You don’t have to prove your counterclaims are true for contestability to work as a strategy or tactic. But you do need to deliver with conviction, which includes mounting an effective defence that stays on the permanent record.   

The Premier spoke with conviction and passion about her integrity and her leadership at length. There was no outright denial of the likely ICAC claims already aired and that we’re yet to see in detail. It wasn’t needed because she refuted the premise of the inquiry, framed it in a political context and spoke with conviction about her substance, if not the substance of the allegations.  

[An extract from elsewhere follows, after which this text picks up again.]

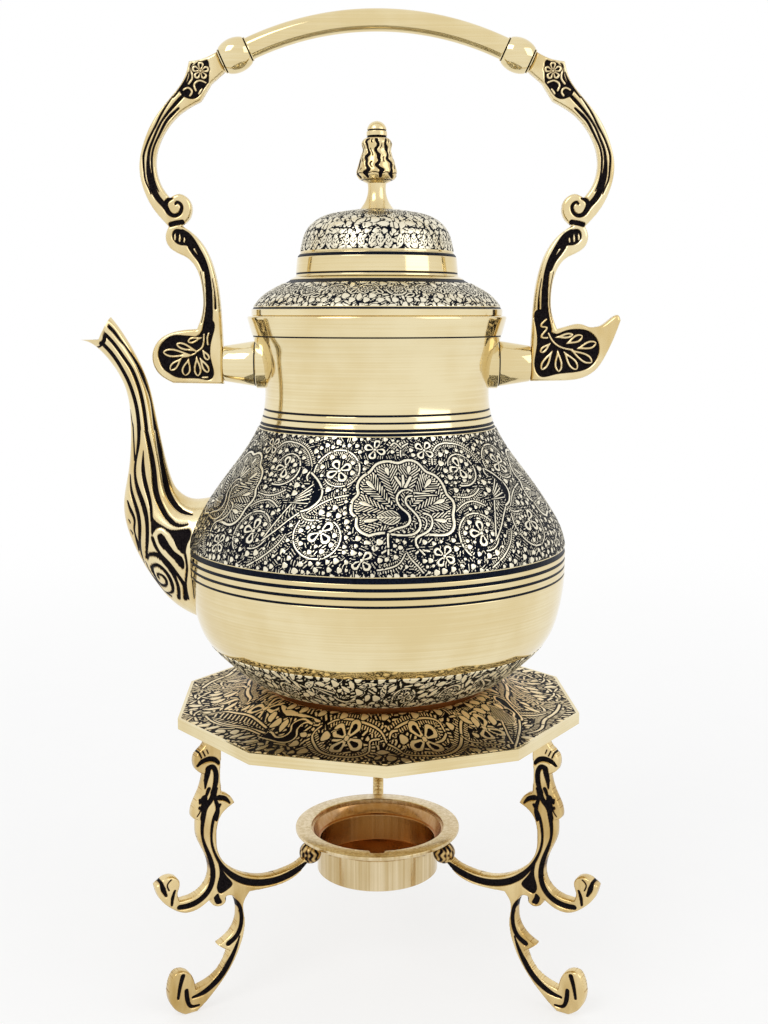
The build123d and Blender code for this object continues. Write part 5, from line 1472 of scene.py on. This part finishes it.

“As it will be clear from the ICAC statement, the issues which it is investigating are historic matters that have already been the subject of numerous attacks on me by political opponents during the last 12 months… 

“I state categorically, I have always acted with the highest level of integrity. History will demonstrate that I have always executed my duties with the highest degree of integrity for the benefit of the people of NSW who I have had the privilege to serve… 

“Notwithstanding the challenges of the last few years and few months, in particular, I have never felt stronger nor more confident in my leadership. I have absolutely no regrets during my time in public life. At times we all stumble, pick ourselves up, dust ourselves off and start again stronger and wiser than before. I have done this many times, as we all have.”  

Summary 

You don’t have to be a political fan or Gladys lover to learn from good communication and examples of public leadership. 

It does, ultimately, help to have done the right thing.

Whether you're a brand facing a scandal, a leader who's done something dumb at work, or you've just found out a bad thing happened on your watch, there are any number of defining moments to choose the higher road. There are, often, many ways to communicate badly and just a few to do it well.

No matter what ICAC says I think that resignation ticked a lot of boxes.

Now, for the next public chapter, back to the ICAC hearings.